Flash is introduced to Fate and his assistant Zatanna. After Flash explains his predicament, Fate explains the Speed Force and reveals that Flash broke his connection to it. Fate and Zatanna send Flash into the Speed Force, where he will complete various trials to prove his worthiness of his powers. Flash completes the trials and finds the Speed Force Nexus, the primary source of power in the Speed Force. Reverse Flash arrives, having planned for Flash to complete the trials so he could acquire the Nexus without doing them himself, and places the Nexus into his suit, exponentially increasing his powers. Flash is left trapped in the Speed Force.

With the Speed Force Nexus, Reverse Flash encases the Hall of Justice in a statue of himself, made of bricks from the Speed Force that are impervious to their powers. Atom, with the help of Ace the Bat-Hound, Krypto and the Green Lantern B'dg, repairs his suit and helps the League escape to the Batcave. Flash returns from the Speed Force by creating a vehicle out of the same Speed Force bricks.

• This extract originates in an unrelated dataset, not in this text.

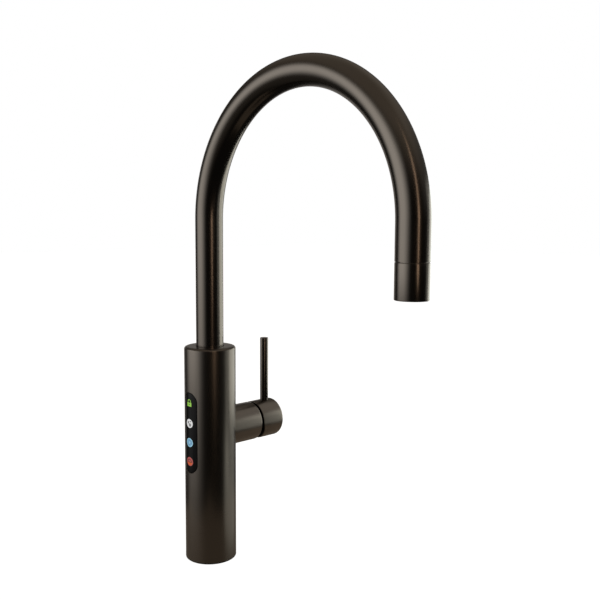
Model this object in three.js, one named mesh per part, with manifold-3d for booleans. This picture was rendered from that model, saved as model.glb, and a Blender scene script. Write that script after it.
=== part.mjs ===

Reverse Flash builds more statues of himself and declares himself the ruler of Earth. He threatens those that disobey him will meet the same fate as the Justice League. The League, using bricks Flash brought from the Speed Force, rivals Reverse Flash's speed and destroys his statues as a distraction so Flash can steal the Speed Force Nexus from him. Flash regains his powers, with greater speed than Reverse Flash. Flash taunts Reverse Flash into exceeding the maximum of his powers; depowered, Reverse Flash is arrested by the League at the Hall of Justice. Flash takes him to prison and returns the Nexus to the Speed Force before being reinstated into the Justice League.

Flash is grateful for the restoration of his powers and the Justice League's advice. The Justice League celebrate their victory as Doctor Fate overlooks everything.

==Cast==
- James Arnold Taylor as Barry Allen / Flash
- Troy Baker as Bruce Wayne / Batman
- Eric Bauza as Ryan Choi / Atom, B'dg, Jimmy Olsen
- Grey Griffin as Diana Prince / Wonder Woman, Lois Lane
- Tom Kenny as Plastic Man, Penguin
- Phil LaMarr as Firestorm
- Vanessa Marshall as Poison Ivy
- Dee Bradley Baker as Captain Boomerang, Aquaman
- Kate Micucci as Zatanna
- Nolan North as Kal-El / Clark Kent / Superman, Killer Croc
- Khary Payton as Victor Stone / Cyborg
- Kevin Michael Richardson as Doctor Fate, Captain Cold
- Dwight Schultz as Reverse-Flash
- Jason Spisak as Joker
- Audrey Wasilewski as Mayor Wimbley

==Release==
The film was released digitally on February 13, 2018 and on DVD and Blu-ray on March 13, 2018. The film later aired on Cartoon Network on May 28, 2018 and was watched by 703,000 viewers.

==Accolades==
In 2019, the film won a Daytime Emmy Award for Outstanding Sound Editing for an Animated Program.